Conditions were fit for the Pakistani bowlers to exploit, and they did that very adroitly. India, put in to bat under overcast and humid conditions in Chennai were under the grind from the very start. The top 5 were removed with stupendous ease as the score meandered to 29, the ball doing all sorts of tricks under the crafty guidance of the Pakistani bowlers. The team was down once again; the pre-planned stratagems had fallen flat on their faces once again and it was left to the Indian skipper to perform an Undertaker-esque act of rescue for the team. And nobody on earth, except the captain himself, could have expected to see him come out of the ordeal with flying colours. Ably aided by Suresh Raina and Ravichandran Ashwin, Dhoni began a saga of reconstruction for his team. He kept pushing and jabbing at the ball for the better part of his innings, kept rotating the strike, never let the run-rate dip too much and kept labouring in the classical workman style, in which he has made a name for himself in ODI cricket. The captain kept milking the bowlers craftily, increasing the team score ever so slowly with every delivery. The adverse weather conditions made this gritty Dhoni effort look more majestic and heroic. Despite being beaten down by the heat and humidity of Chennai and frequently troubled by the ensuing cramps, he kept running like a colt chasing the dream of his life. He went through the first 78 balls of innings without a single boundary, but decided to let the floodgates open as the Indian innings started approaching its fag end. He took on the debutant Mohammad Irfan and slaughtered him for 21 runs in the penultimate over of the innings and in the process, completed his 8th ODI century with a glorious hit for 6 over cover. He was still not finished, and the urgency with which he ran two doubles in the last over of the innings was enough to show how determined the captain was to fight with the predicaments that his own providence was gifting him time and again.

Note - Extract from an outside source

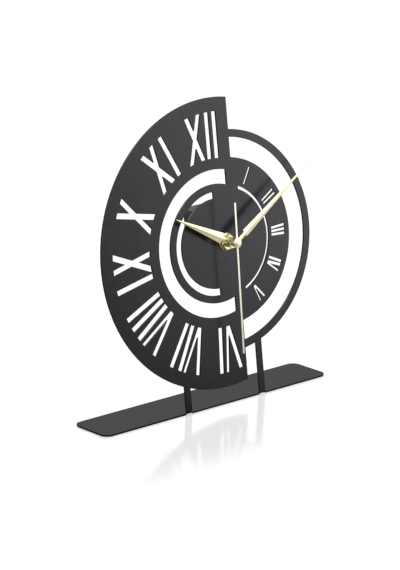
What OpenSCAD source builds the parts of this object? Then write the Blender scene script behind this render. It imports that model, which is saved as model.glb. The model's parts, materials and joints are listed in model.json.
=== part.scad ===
// Table clock: a bent sheet-metal dial on a flat base, with a quartz movement behind it.
// The clock stands on z = 0 and faces -Y, with +X to its right. Lengths are in millimetres.
// The origin is the centre of the base's underside.

/* [Dial plate] */
// Thickness of the sheet that dial, legs and base are bent from
sheet_t = 1.5; // [1.2:0.1:2.0]
// Radius of the large half disc
half_r = 115; // [110:1:125]
// Upright cut of the half disc, to the right of its centre
edge_x = 20.4; // [18:0.2:24]
// Hand shaft, and centre of the right-hand rings, to the right of the half disc's centre
shaft_x = 9; // [7:0.5:11]
// Radius of the inner disc on the right
disc_r = 66.4; // [65:0.2:72]
// Gap between the inner disc and the thin ring on the right
ring_gap = 15.8; // [12:0.1:18]
// Width of the thin ring
ring_w = 6.2; // [5:0.1:8]
// Outer radius of the wide C-shaped gap
gap_outer_r = 58.5; // [55:0.5:62]
// Width of the wide C-shaped gap
gap_w = 11.4; // [9:0.1:13]
// Sheet between the wide gap's ends and the half disc's upright cut
gap_end_w = 6; // [3:0.1:9]
// Sheet between the wide gap and the narrow slot inside it
slot_web_w = 6; // [4:0.1:8]
// Width of the narrow slot
slot_w = 5.4; // [4:0.1:7]
// Outer radius of the thin arc slot around the shaft
arc_outer_r = 45; // [44.4:0.2:46]
// Width of the thin arc slot
arc_w = 2.4; // [1.5:0.1:3.5]
// Sheet between the upright cut and the thin arc slot's ends
arc_end_w = 5.3; // [2:0.1:8]

/* [Numerals] */
// Sheet between the large numerals and the half disc's rim
numeral_rim_w = 11.1; // [8:0.1:16]
// Sheet between the large numerals and the wide gap
numeral_web_w = 8.6; // [6:0.1:12]
// Stroke of the large numerals
stroke_w = 4.4; // [3:0.1:5]
// Broad stroke of a large V
broad_w = 4.0; // [3:0.1:5]
// Fine stroke of a large V
fine_w = 3.1; // [2:0.1:4]
// Sheet between the small numerals and the inner disc's rim
small_rim_w = 4; // [3:0.1:6]
// Sheet between the small numerals and the thin arc slot
small_web_w = 2.8; // [2:0.1:4]
// Stroke of the small numerals
small_stroke_w = 2.1; // [1.5:0.1:2.4]
// Fine stroke of a small V
small_fine_w = 1.7; // [1.2:0.1:2.1]

/* [Legs and base] */
// Backward lean of the dial, in degrees
lean = 6; // [3:1:9]
// Space under the half disc, from the base's front lower edge and along the plate
dial_gap = 13.5; // [11:0.5:25]
// Half disc's centre, to the right of the base's centre
dial_offset = 10.4; // [5:0.2:14]
// Width of a leg
leg_w = 5.8; // [5:0.1:8]
// Left leg, to the left of the half disc's centre
left_leg_x = 41.7; // [35:0.1:50]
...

Yes, it was an innings of the highest class and caliber, an innings that displayed streaks of fiery valour in the Indian skipper, sending a message to the whole team to follow his footsteps and not take circumstances for granted. It was an innings reminding us of the breathtaking 175 that Kapil Dev had once hit against Zimbabwe in the 1983 World Cup; that was the captain’s knock that refurbished the team morale at that time. It was an innings that had motivated the team by leaps and bounds and the motivation that later manifested itself in India’s first World Cup triumph! Dhoni’s innings might have come in a losing cause, but is also vaguely reminiscent of the fighting century that Alastair Cook – the English skipper – had scored in the first Test of the recently-concluded Test series against India. Cook’s century may not have saved the match for his team, but it heralded better things to come; it left footprints on the sands of time for the struggling Englishmen and it was that precious innings that instilled the belief in the hitherto timid Englishmen that even they could beat the mighty Indians at home. So what if we have lost today? We have got what we needed, and we needed just what the captain has given us – The intention to win under adverse circumstances. Kapil Dev did that nearly 30 years ago, Alastair Cook did that 30 days ago, Mahendra Singh Dhoni has done that yesterday. Let there be no qualms about the fact that this effort from Dhoni shall not go in vain and that the Indian team which is famished for success shall see through the darkness. It is my strong belief that the turn of circumstances shall begin now for the Indian team, given they take proper lessons from the superhuman efforts of their captain, just as their predecessors did in 1983 and the touring Englishmen did a month ago.

The scenario is just appropriate to reiterate Albus Dumbledore’s divine words to Harry Potter – “There is light even in darkness, but only if you choose to look at it.” I feel that Mahendra Singh Dhoni has today, shown the entire team just how to choose that bit of light and sail out of the darkness!